The Secretary recounts that the Chinese have been very sensitive to that dialogue with the Brazilian government. And there’s no reason for them to have a different outlook. Brazil is one of the world’s top ten economies. “You can’t think of a global presence without being in the biggest economies. Moreover, you can’t think about having a global presence without being in Latin America (…). What’s the biggest market, which country has the most opportunities in the region? It’s Brazil. Regardless of anything else, whoever’s looking to have a worldwide presence has to be in Brazil. There’s no choice (…), and they’ve perceived that,” he emphasises.
 
While Chinese capital is showing increasingly obvious signs that it has come to stay, the Brazilian government has been implementing macro- and micro-economic reforms to improve the business environment and guarantee more predictability – a key word in the business world – for investors. Among the many changes are the lower basic interest rate, modernisation of labour laws, control of inflation, cutting red tape in the agriculture, services, retail and foreign trade sectors, and tax simplification.
 
Other steps have also been taken to boost credibility and the interest of foreign capital in Brazil. They include the law on state enterprises’ responsibility and consequent changes in the governance of such companies, streamlined regulations in the natural gas market, making it more competitive and breaking Petrobras’s monopoly, and the new law which provides legal security to investments in existing concessions, enabling them to be renewed before the respective expiration dates.
 
The aim is give foreign investors a more predictable business environment in which they know the rules of the game. That way it’s a matter of evaluating, identifying and measuring risk, Arbache affirms.
 
The Chinese are accordingly showing ever more confidence. In the last two months of 2017 alone, for example, two projects were disclosed, totalling US$6.7 billion, the Planning Ministry indicates. One involves complementing the acquisition of shares of CPFL Energia by State Grid, together with ESC Energia S.A., which upped the Chinese company’s joint stake from 54.65% to 94.75% of the company’s share capital. The other project concerns formalisation of the agreement between Eletrosul and Shanghai Electric to invest in 2,100 km of power lines and transformation capacity in the country’s southern region.
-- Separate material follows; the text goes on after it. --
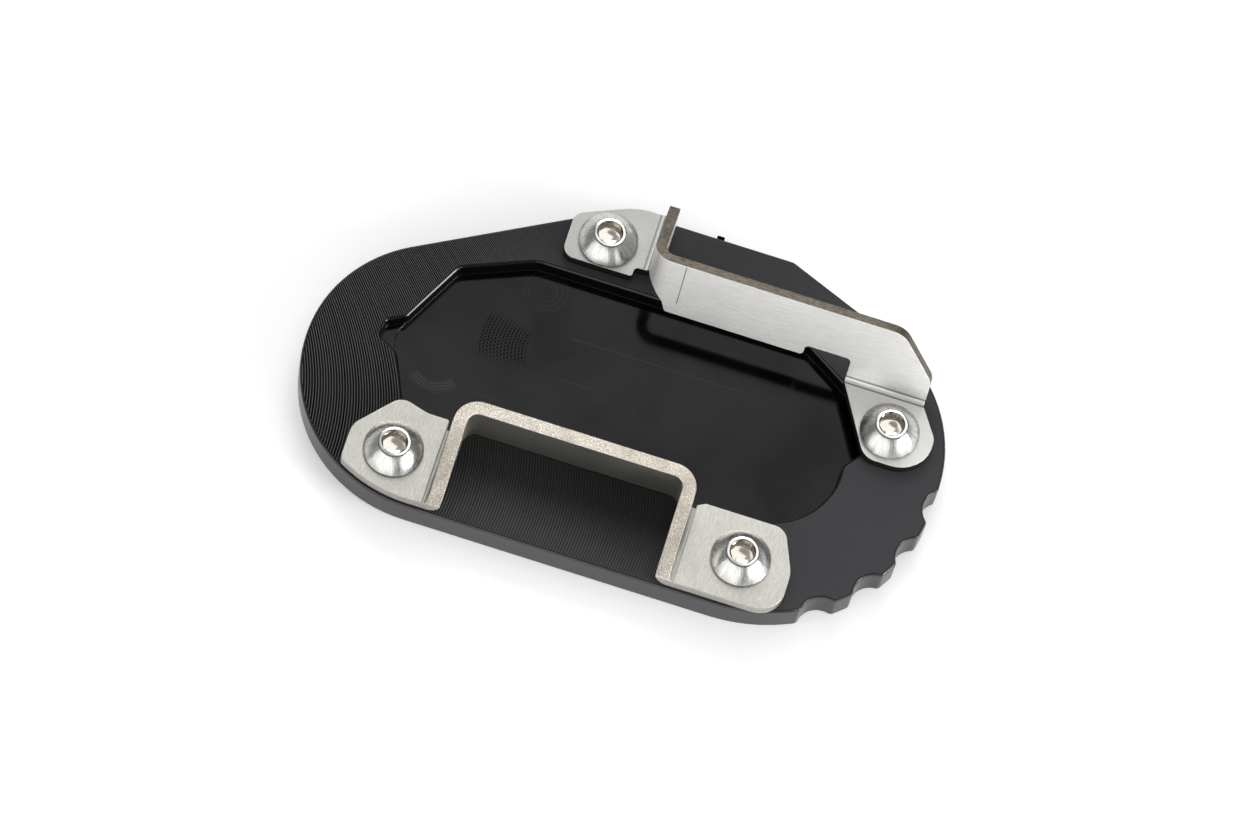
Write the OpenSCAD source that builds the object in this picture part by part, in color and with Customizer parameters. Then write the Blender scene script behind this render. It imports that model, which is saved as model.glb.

In the last two months of 2017, the Chinese invested US$6.7 billion into two projects in Brazil, amongst others.

 
It is noteworthy that most Chinese investments in national territory between 2003 and 2017 involved companies with public capital, such as China Three Gorges, Sinopec and State Grid, which accounted for the biggest slice of the US$123 billion envisaged and confirmed during that period, according to the Planning Ministry’s bulletin. China has been Brazil’s top trading partner since 2009.
 
And in this positive context, the two countries joined to form the Brazil-China Cooperation Fund for Expansion of Productive Capacity. Launched in May 2017, it now counts a portfolio of 31 projects. Six of them are on the agenda of the first meeting of the Technical Working Group, to be held by early March.
 
Of the US$20 billion that will comprise the fund, up to US$15 billion will be contributed via the Chinese Cooperation Fund for Investment in Latin America (Claifund). The rest will be formed by investments from Brazilian financial institutions such as Caixa Econômica Federal (CEF) and Banco Nacional de Desenvolvimento Econômico e Social (BNDES). Those are the preferential operators, though participation is also open to other Brazilian financial institutions.
 
Jorge Arbache explains that the fund is certainly acting as a “galvanising factor” with respect to the ever increasing Chinese presence in Brazil.
 
How does it work?
 
The cooperation fund is a facility established by the Secretariat for International Affairs (SEAIN) of the Planning Ministry and by Claifund which will classify projects the Brazilian government deems to be priorities in sectors such as logistics and infrastructure, energy and mineral resources, technology, agriculture and manufacturing, among others.
 
According to the ministry, there will be no input of public resources. For each R$1 invested by financial institutions, Claifund will put up R$3. The fund will operate in Brazil; its structure comprises a Management Board, Technical Working Group and Executive Secretariat under the responsibility of the Planning Ministry’s International Affairs Secretariat.
 
Projects must be submitted by means of formal proposals sent to the Executive Secretariat. The group will then evaluate them and present a proposed classification to the Management Board, which has joint administration, for the final decision. There are six members: three Brazilian and three Chinese representatives.
 
The Management Board’s analysis process involves classifying projects deemed as priorities by the Brazilian government in various activities such as infrastructure, manufacturing, agro-business and technologies that can facilitate industrial capacity cooperation between Brazil and China.
 
The projects so classified will receive a certificate to be presented to potential financers. They will follow their own rules to evaluate and determine the financing or investment conditions. Classification does not imply the right to receive financial support. The fund will solely certify projects to be developed in Brazil.
 
Although Brazil and China established diplomatic relations more than four decades ago, it is only in recent years that trade has become more intense. Since 2009 China has been Brazil’s top trading partner; major infrastructure investments have marked the presence of Chinese capital in states such as São Paulo, Maranhão and Goiás.
 
Data compiled by the Brazil-China Business Council (CEBC) indicate substantial investment in energy, made possible by concession auctions held by the Brazilian government. Between 2010 and 2016 investments of around US$42.5 billion were announced for the energy sector, corresponding to just over half of total Chinese investment announced for Brazil during that period. Analysis of the value of implemented investments is even more revealing. That sector, especially hydroelectricity, oil and gas, received support amounting to nearly US$34 billion, equivalent to 76% of all Chinese investment in Brazil between 2010 and 2016, according to the CEBC.